Bocado é o que cabe na boca; daí o seu significado inicial de “pequena porção”, passando depois a significar “grande, volumoso” por oposição.
“Boca” também originou bocal e bocejar, entre outras. Bochecha veio de buccarum, “cavidade das bochechas”.
LÍNGUA – do Latim lingua. Havia entre os romanos uma taxa chamada linguarium, que era uma multa cobrada de quem falava demais. Ah, sabedoria dos antigos que hoje nos faz tanta falta…
Por óbvio, o nome desta parte da face se aplicou aos idiomas em geral, já que as palavras são moduladas em grande parte pela língua.

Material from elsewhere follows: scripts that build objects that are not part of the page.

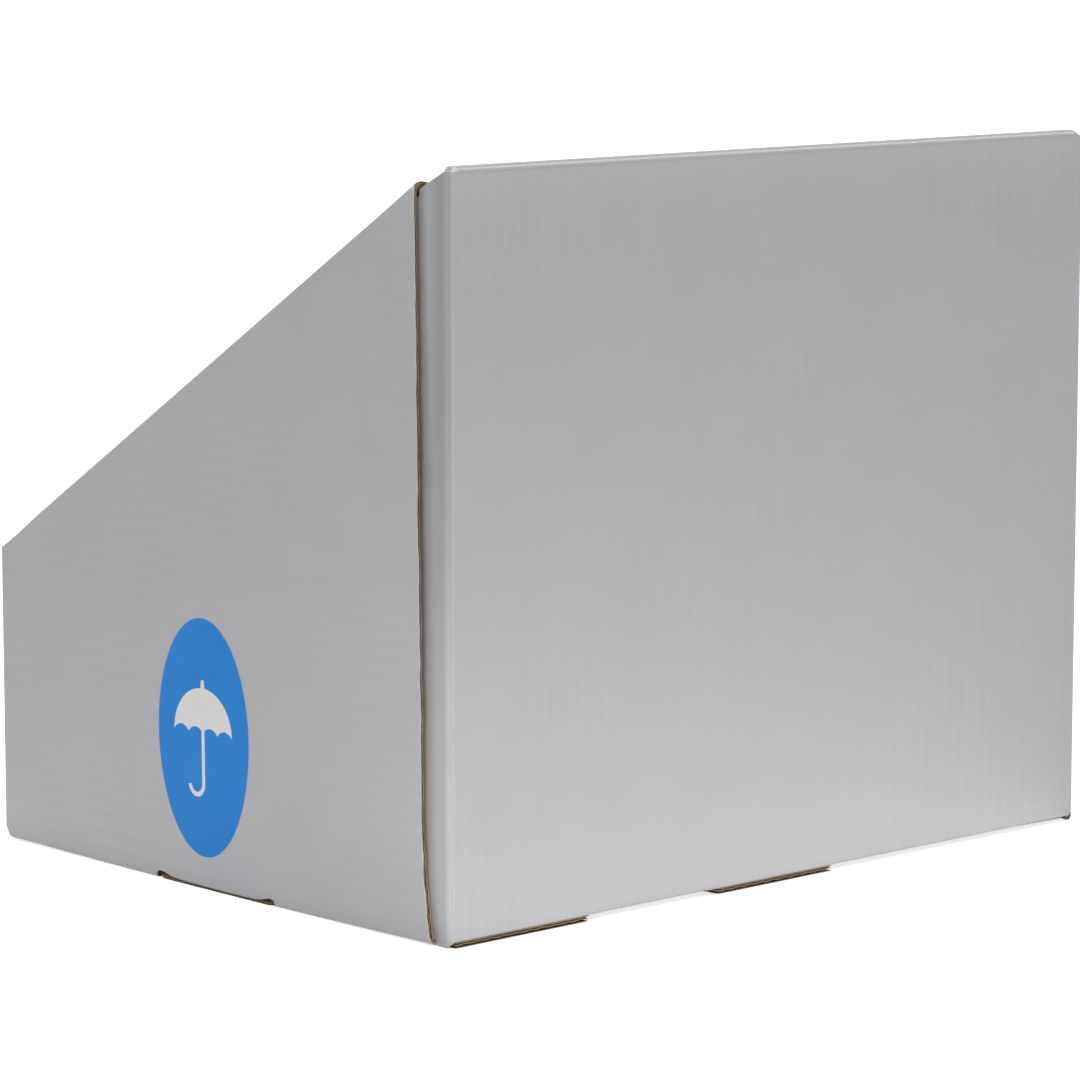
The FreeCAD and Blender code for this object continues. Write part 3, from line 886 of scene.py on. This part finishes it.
def side_wall(hand, end):
    """Side wall: outer panel, slanted rolled top and inner panel from one sheet."""
    foot = LIFT + FOOT_SCORE
    foot_end = foot - FOOT_SCORE * QUARTER - FOOT_RUN
    foot_short = foot - FOOT_SCORE * QUARTER - 0.6 * MM
    up_slope = Vector((math.cos(SLANT), -math.sin(SLANT)))
    along_slope = Vector((math.sin(SLANT), math.cos(SLANT)))
    line = Vector((slant_top(0) - SIDE_SCORE / math.cos(SLANT), 0))
    bend_reach = SIDE_SCORE * QUARTER

    def beyond(flat):
        """Distance past the first score of the folded top."""
        return (flat.xy - line).dot(up_slope)

    def risen(past):
        """Share of its height over the scores that the folded top has reached."""
        ahead = min(past, SIDE_TRAVEL - past)
        return math.sin(min(1, max(0, ahead / bend_reach)) * QUARTER)

    def over(y, z):
        """Flat place of a point of the inner panel."""
        point = Vector((z, y))
        below = -(point - line).dot(up_slope)
        return point + up_slope * (2 * below + SIDE_TRAVEL)

    def fold_end(y, upwards):
        """Flat edge of the top that comes out upright once the board is folded."""
        places = [bend_reach * n / 3 for n in range(4)]
        places += [SIDE_TRAVEL - place for place in reversed(places)]
        points = []
        for past in places if upwards else reversed(places):
            along = (y + SIDE_SCORE * risen(past) * math.sin(SLANT)) / math.cos(SLANT)
            points.append(line + along_slope * along + up_slope * past)
        return points

    def to_edge(flat):
        """Distance from the free rear edge of the outer panel or of the folded top."""
        past = beyond(flat)
        if past > SIDE_TRAVEL:
            return HALF_DEPTH
        if past <= 0:
            return rear_edge(flat.x) - flat.y
        along = (flat.xy - line).dot(along_slope)
        return SIDE_BACK - along * math.cos(SLANT) + SIDE_SCORE * risen(past) * math.sin(SLANT)

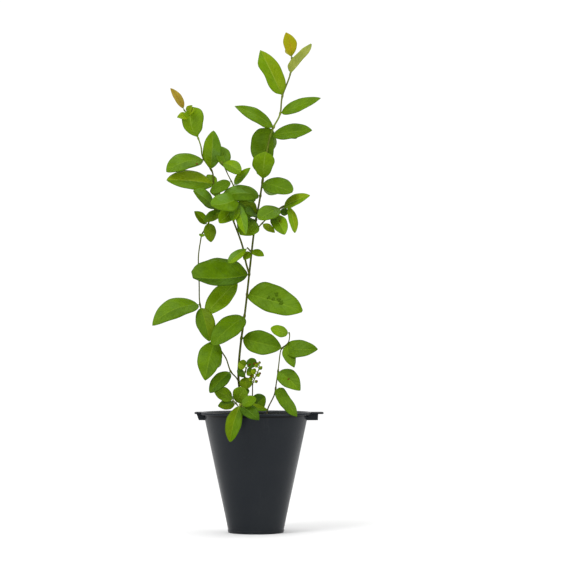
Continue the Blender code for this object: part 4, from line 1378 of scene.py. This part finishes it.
def build_floor():
    bm = bmesh.new()
    bmesh.ops.create_grid(bm, x_segments=8, y_segments=8, size=FLOOR_SIZE / 2)
    floor = shaped("floor", bm)
    made, tree, shader = new_material("floor_paint", 0.1, 0.9)
    tone = place_effect(
        tree, "mottle", Colour=(0.93, 0.93, 0.93), Patch_Colour=(0.9, 0.9, 0.9), Scale=2.0, Amount=0.5,
    )
    out = shader_node(tree, "ShaderNodeVectorMath", {0: metres(tree)}, operation="LENGTH")
    fade = ease(tree, out.outputs["Value"], *reversed(FLOOR_FADE))
    feed(tree, shader, {"Base Color": tone["Colour"], "Alpha": fade})
    floor.data.materials.append(made)


def build_surround():
    """White behind the object, and an even soft light from all round."""
    world = bpy.data.worlds.new("studio")
    world.use_nodes = True
    tree = world.node_tree
    seen = shader_node(tree, "ShaderNodeLightPath").outputs["Is Camera Ray"]
    strength = shader_node(tree, "ShaderNodeMix", {0: seen, 2: SURROUND, 3: BACKDROP})
    feed(tree, tree.nodes["Background"], {"Color": (1, 1, 1), "Strength": strength.outputs[0]})
    bpy.context.scene.world = world


def soft_light(name, place, size, watts):
    """A square panel that faces the plant."""
    light = bpy.data.lights.new(name, "AREA")
    light.size = size
    light.energy = watts
    obj = placed(name, light)
    obj.location = place
    obj.rotation_euler = (Vector((0, 0, LIGHT_AIM)) - Vector(place)).to_track_quat("-Z", "Y").to_euler()


def build_camera():
    camera = bpy.data.cameras.new("camera")
    camera.sensor_width = CAMERA_SENSOR
    camera.lens = CAMERA_SENSOR * PIXELS_PER_RADIAN / PHOTO_WIDTH
    obj = placed("camera", camera)
    obj.location = CAMERA_PLACE
    obj.rotation_euler = (pi / 2 + atan2(CAMERA_AIM - CAMERA_PLACE[2], -CAMERA_PLACE[1]), 0, 0)
    bpy.context.scene.camera = obj


build_floor()
build_surround()
soft_light("key", (-0.9, -1.2, 1.9), 1.0, 28)
soft_light("fill", (1.8, -1.4, 0.9), 1.4, 12)
soft_light("top", (0.2, 0.4, 2.0), 1.6, 16)
build_camera()
bpy.context.scene.view_settings.view_transform = "Standard"
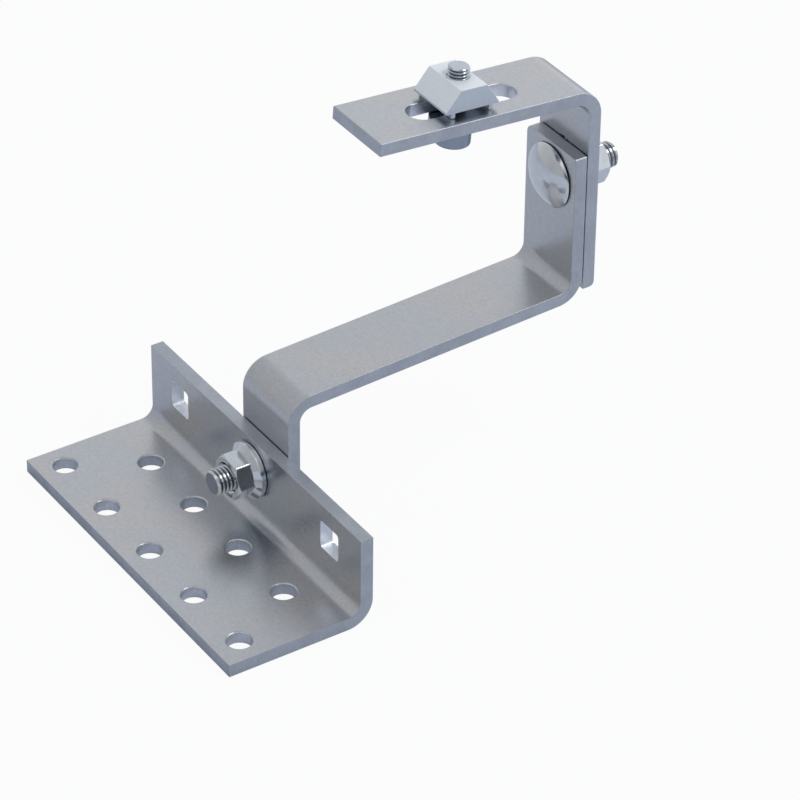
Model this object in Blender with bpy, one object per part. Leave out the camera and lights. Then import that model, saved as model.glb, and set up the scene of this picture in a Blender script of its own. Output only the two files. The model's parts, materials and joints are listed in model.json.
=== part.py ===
"""Adjustable solar roof hook.

A bent base plate is screwed to the rafter, a Z-shaped arm carries an L-shaped
rail bracket, and a clamp block on the bracket holds the mounting rail.
X runs along the base plate, Y from the base plate out along the arm, Z up.
The origin is the middle of the base plate's flat underside.
"""
import math

import bmesh
import bpy
from mathutils import Matrix, Vector

# Sizes of the sheet parts, in metres
FIT_GAP = 0.0003            # left between faces that touch
EDGE_ROUND = 0.00035        # worn edge of every sheared strap
HOLE_EASE = 0.0004          # chamfer at the rim of a punched hole

BASE_LENGTH = 0.140
BASE_DEPTH = 0.0578
BASE_THICK = 0.005
FLANGE_HEIGHT = 0.0358
BASE_BEND = 0.005           # inside radius
SCREW_HOLE = 0.009
SCREW_HOLE_EASE = 0.0007    # the round holes are deburred deeper
OUTER_ROW_COUNT = 5
OUTER_ROW_INSET = 0.0102    # from the free edge to the outer row
OUTER_ROW_MARGIN = 0.010    # from the plate's end to the row's end hole
ROW_SPACING = 0.027
SQUARE_HOLE = 0.011
SQUARE_HOLE_MARGIN = 0.020  # from the plate's end to its square hole
SQUARE_HOLE_HEIGHT = 0.0235

STRAP_WIDTH = 0.030
STRAP_THICK = 0.005

ARM_REACH = 0.1194          # between the two legs' faces that look at the base
ARM_LOW_HEIGHT = 0.0579     # top face of the run over the lower leg
ARM_RISE = math.radians(2.4)
ARM_BEND = 0.005
ARM_TOP_HEIGHT = 0.1176
ARM_FAR_CORNER = 0.003
ARM_NEAR_CORNER = 0.0008
ARM_BOLT_DROP = 0.0136      # from the arm's top end to its bolt
ARM_END_MARGIN = 0.015      # from the lower bolt to the lower end

BRACKET_BEND = 0.006
BRACKET_RISE = math.radians(4.57)
BRACKET_LEG = 0.0824        # outer height of the leg
BRACKET_TOP = 0.0925        # outer length of the top leg
BRACKET_CORNER_HEIGHT = 0.0263   # outer corner over the arm's top end
BRACKET_FOOT_ROUND = 0.002
LEG_SLOT_WIDTH = 0.011
LEG_SLOT_TOP_MARGIN = 0.0261     # from the outer corner to the slot
LEG_SLOT_FOOT_MARGIN = 0.0073
TOP_SLOT_WIDTH = 0.011
TOP_SLOT_MARGIN = 0.0199    # from the tip to the slot
TOP_SLOT_BEND_MARGIN = 0.0283    # from the slot to the outer corner
TOP_SLOT_SHIFT = 0.0016     # the slot is punched off the strap's middle

# Sizes of the fasteners
BOLT_CREST = 0.0049         # radius over the thread
BOLT_LENGTH = 0.0267        # under the head
BOLT_HEAD_RADIUS = 0.01233
BOLT_HEAD_HEIGHT = 0.0052
BOLT_HEAD_RIM = 0.0006
BOLT_NECK = 0.0099
BOLT_NECK_DEPTH = 0.0046
BOLT_END_CHAMFER = 0.0013

NUT_FLATS = 0.015
NUT_HEIGHT = 0.010
NUT_FLANGE_RADIUS = 0.0105
NUT_FLANGE_RIM = 0.0011
NUT_SKIRT_TOP_RADIUS = 0.0080
NUT_SKIRT_HEIGHT = 0.0032
NUT_CHAMFER_RADIUS = 0.0071
BASE_NUT_TURN = math.radians(22.3)
BRACKET_NUT_TURN = math.radians(36)
THREAD_GAP = 0.0003

CLAMP_PLACE = 0.0400        # from the bracket's tip to the clamp screw
CLAMP_SHIFT = 0.0010
BLOCK_LENGTH = 0.020
BLOCK_FOOT_WIDTH = 0.022
BLOCK_TOP_WIDTH = 0.0108
BLOCK_HEIGHT = 0.0084
BLOCK_LIP = 0.0008
BLOCK_CORNER = 0.0009
BLOCK_RIB_HEIGHT = 0.0018
BLOCK_RIB_WIDTH = 0.0016
BLOCK_RIB_PLACE = 0.0078    # from the middle of the block to each rib

SCREW_CREST = 0.0039
SCREW_LENGTH = 0.0216
SCREW_HEAD_RADIUS = 0.0065
SCREW_HEAD_HEIGHT = 0.008
SCREW_HEAD_ROUND = 0.0008
SCREW_SOCKET = 0.006        # across the flats
SCREW_SOCKET_DEPTH = 0.004
SCREW_END_CHAMFER = 0.0006
WASHER_RADIUS = 0.009
WASHER_THICK = 0.002

RING = 48                   # points round a turned piece
BEND_STEPS = 10

# Places and lengths worked out from the sizes
SCREW_PITCH = (BASE_LENGTH - 2 * OUTER_ROW_MARGIN) / (OUTER_ROW_COUNT - 1)
SQUARE_HOLE_SPACING = BASE_LENGTH / 2 - SQUARE_HOLE_MARGIN
LEG_SLOT_LENGTH = BRACKET_LEG - LEG_SLOT_TOP_MARGIN - LEG_SLOT_FOOT_MARGIN
TOP_SLOT_LENGTH = BRACKET_TOP - TOP_SLOT_MARGIN - TOP_SLOT_BEND_MARGIN
FLANGE_FACE = (BASE_DEPTH + BASE_THICK + BASE_BEND) / 2
ARM_FACE = FLANGE_FACE + FIT_GAP
ARM_OUT_FACE = ARM_FACE + ARM_REACH
BRACKET_FACE = ARM_OUT_FACE + STRAP_THICK + FIT_GAP
BRACKET_BACK = BRACKET_FACE + STRAP_THICK
TOP_BOLT_HEIGHT = ARM_TOP_HEIGHT - ARM_BOLT_DROP
BRACKET_CORNER = ARM_TOP_HEIGHT + BRACKET_CORNER_HEIGHT
NUT_BORE = BOLT_CREST + THREAD_GAP
SCREW_BORE = SCREW_CREST + THREAD_GAP


def clear_scene():
    for obj in list(bpy.data.objects):
        bpy.data.objects.remove(obj, do_unlink=True)


def material(name, colour, roughness, metallic):
    mat = bpy.data.materials.new(name)
    mat.use_nodes = True
    shader = mat.node_tree.nodes["Principled BSDF"]
    shader.inputs["Base Color"].default_value = (*colour, 1)
    shader.inputs["Roughness"].default_value = roughness
    shader.inputs["Metallic"].default_value = metallic
    mat.diffuse_color = (*colour, 1)
    return mat


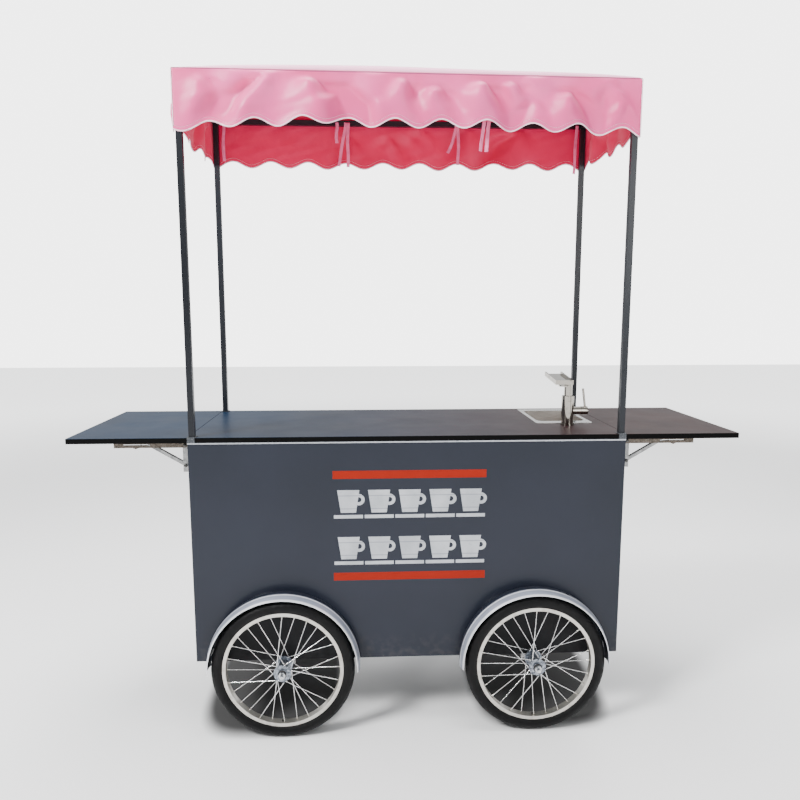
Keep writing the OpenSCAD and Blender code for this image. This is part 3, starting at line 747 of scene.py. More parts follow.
@dataclass(frozen=True)
class LacedSteel:
    """Plated spokes, bright, on a hub with a mottled zinc bloom."""

    name: str = "spoke_chrome"
    hub_r: float = 0.0315

    def make(self) -> bpy.types.Material:
        """Builds the material; the distance from the wheel's middle tells hub from spoke."""
        r = Recipe(self.name, {"Metallic": 0.95})
        x, _, z = r.axes()
        radius = r.from_wheel(x, z)
        hub = radius.between(self.hub_r + 0.0012, self.hub_r)
        bloom = r.cells(260).between(0.1, 0.6) * 0.6 + r.cloud(120, 4).between(0.3, 0.7) * 0.5
        plate = r.blend(bloom, "c3c9d2", "5a6069")
        wire = r.blend(r.cloud(80, 3).between(0.4, 0.7), "fafafa", "dcdcdc")
        r.relief(r.cloud(500, 3) * hub, 0.00006)
        return r.done(r.mixed(hub, wire, plate), 0.22 + 0.2 * bloom * hub)


class Finishes:
    """Every finish of the cart, made once."""

    def __init__(self) -> None:
        """Builds the materials."""
        made = {
            "panel": SheetPaint("panel_paint", "1f232e", "1b1f29", 0.3),
            "frame": SheetPaint("frame_paint", "1f2228", "1a1d22", 0.35),
            "post": SheetPaint("post_paint", "22252a", "191b1f", 0.3),
            "collar": Zinc("collar_zinc", "55585c", "383b3f"),
            "zinc": Zinc("bracket_zinc", "a5a5a4", "6c6d6f", 0.32),
            "arm": Zinc("shelf_arm_zinc", "6d645b", "3f3a34", 0.36),
            "rivet": Zinc("rivet_steel", "5b5a58", "2c2b2a", 0.3, 1.0),
            "nut": Zinc("nut_zinc", "d6d8da", "a4a7aa", 0.2, 1.0),
            "track": Brushed("track_alloy", "c8c9cb", "a9abad", 0.32),
            "trim": Brushed("trim_alloy", "c6c9cf", "a9adb5", 0.3),
            "bowl_steel": Brushed("sink_bowl_steel", "d6d1cb", "aca7a1", 0.32, 1.0552),
            "tap": Chrome(),
            "board": BoardFilm(),
            "outer": Vinyl(Side.OUTER),
            "inner": Vinyl(Side.INNER),
            "binding": Tape("binding_tape", "f6d3e0", "e0a9be"),
            "ribbon": Tape("ribbon_tape", "e878a4", "cc5f8a"),
            "pipe": Plastic("pipe_plastic", "dedede", "cfd0d0", 0.3),
            "tank": Plastic("tank_plastic", "e3e9ec", "cfd8dd", 0.42, 0.3),
            "cap": Plastic("cap_plastic", "24407c", "1c3468", 0.3),
            "pump": Plastic("pump_plastic", "1d1d20", "28282b", 0.5),
            "seal": Plastic("seal_rubber", "151517", "1f1f22", 0.45),
            "sign": SignVinyl(),
            "fender": FenderSilver(),
            "tyre": Rubber(),
            "rim": Alloy("rim_alloy", "c9c6bf", "aeaaa2", 0.28),
            "spoke": LacedSteel(),
            "nipple": Zinc("nipple_brass", "e4e1da", "b9b6ae", 0.25, 1.0),
            "stem": Plastic("valve_rubber", "0b0b0c", "161617", 0.5),
        }
        self.by_name = {key: finish.make() for key, finish in made.items()}

    def __getitem__(self, key: str) -> bpy.types.Material:
        """The material of that name."""
        return self.by_name[key]


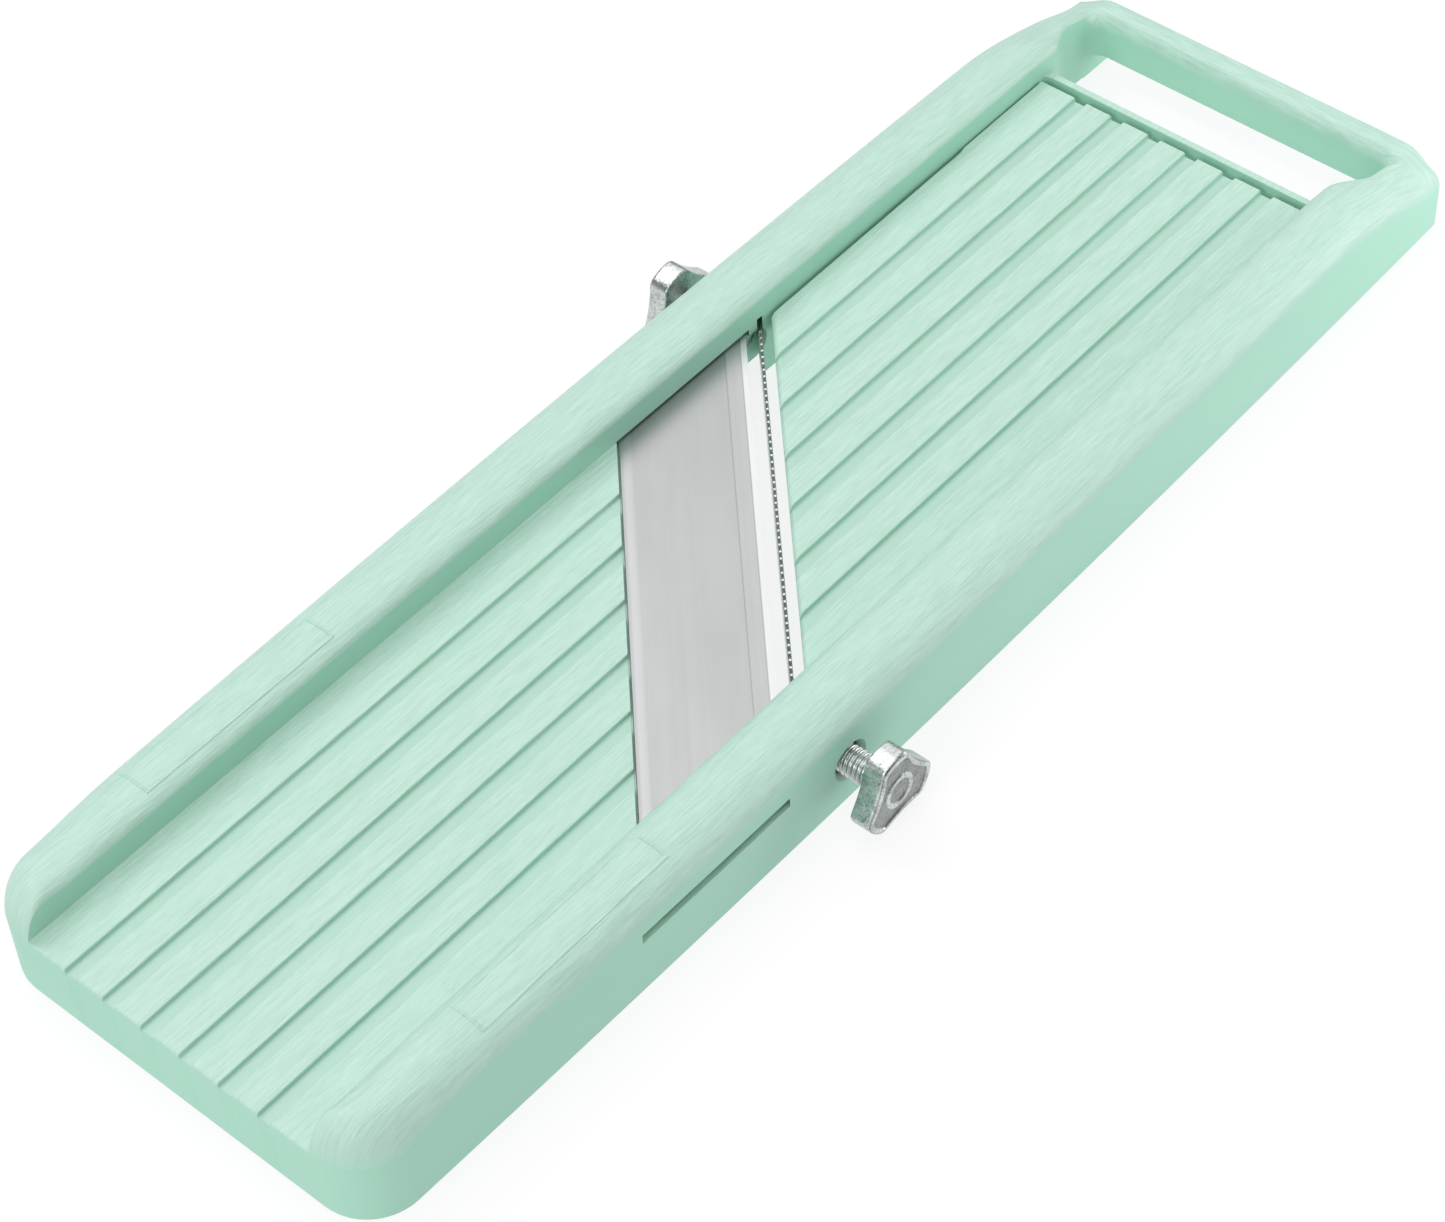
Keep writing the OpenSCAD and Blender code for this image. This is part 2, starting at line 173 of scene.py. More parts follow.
def loft(name, rings):
    """A closed solid through rings of points, with a face over both ends."""
    n = len(rings[0])
    points = [p for ring in rings for p in ring]
    ends = [tuple(range(n)), tuple(range(len(points) - n, len(points)))]
    return mesh_from(name, points, tube_faces(len(rings), n) + ends)


def prism(name, outline, z0, z1):
    """An upright prism on a plan outline."""
    return loft(name, [[(x, y, z) for x, y in outline] for z in (z0, z1)])


def soft_prism(name, outline, z0, z1, bevel):
    """An upright prism whose long edges at both ends are chamfered, for an outline that is convex."""
    cx = sum(p[0] for p in outline) / len(outline)
    cy = sum(p[1] for p in outline) / len(outline)
    half_x = max(abs(p[0] - cx) for p in outline)
    half_y = max(abs(p[1] - cy) for p in outline)
    narrow, short = 1 - bevel / half_x, 1 - bevel / half_y
    inner = [(cx + (x - cx) * narrow, cy + (y - cy) * short) for x, y in outline]
    levels = ((inner, z0), (outline, z0 + bevel), (outline, z1 - bevel), (inner, z1))
    return loft(name, [[(x, y, z) for x, y in ring] for ring, z in levels])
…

DENTES – em Latim, dens. A foice de Saturno, que ele às vezes usava para colher humanos, era chamada “O dente de Saturno”.
O profissional que cuida dessa parte de noso corpo é o dentista.
As palavras de cunho erudito relativas a dentes, em nosso idioma, derivaram na maioria do Grego odontós, como odontologia, odontalgia, odontognato, odontoscópio.
ROSTO – em Latim, rostrum é “bico, esporão das aves”. Também designava “tribuna” porque estas plataformas para palestras no Foro de Roma foram enfeitadas com as proas dos navios capturados em Antium em 338 AC, as quais tinham um esporão, co
mo cabia a navios de guerra. Em Inglês, rostrum ainda é usado como “tribuna”.
Rostrum primeiramente era aplicada ao nariz, mas como este é a parte mais proeminente da face, acabou sendo usada para a face em si, tomando-se a parte pelo todo.
FACE – como sinônimo de “rosto”. Tem uma base pré-histórica fac-, com o significado de “parecer”, que gerou o Latim facies, originalmente com o sentido de “aspecto, aparência, forma”. Por extensão, passou a significar “rosto”. Originou as palavras fachada, superfície e outras.
Em Medicina, facies composita é uma maneira de descrever o rosto de uma pessoa que não expressa qualquer anormaidade. Facies hipocratica é a expressão usada para o rosto de quem está em estado terminal, pálida, olhos baços, nariz afilado.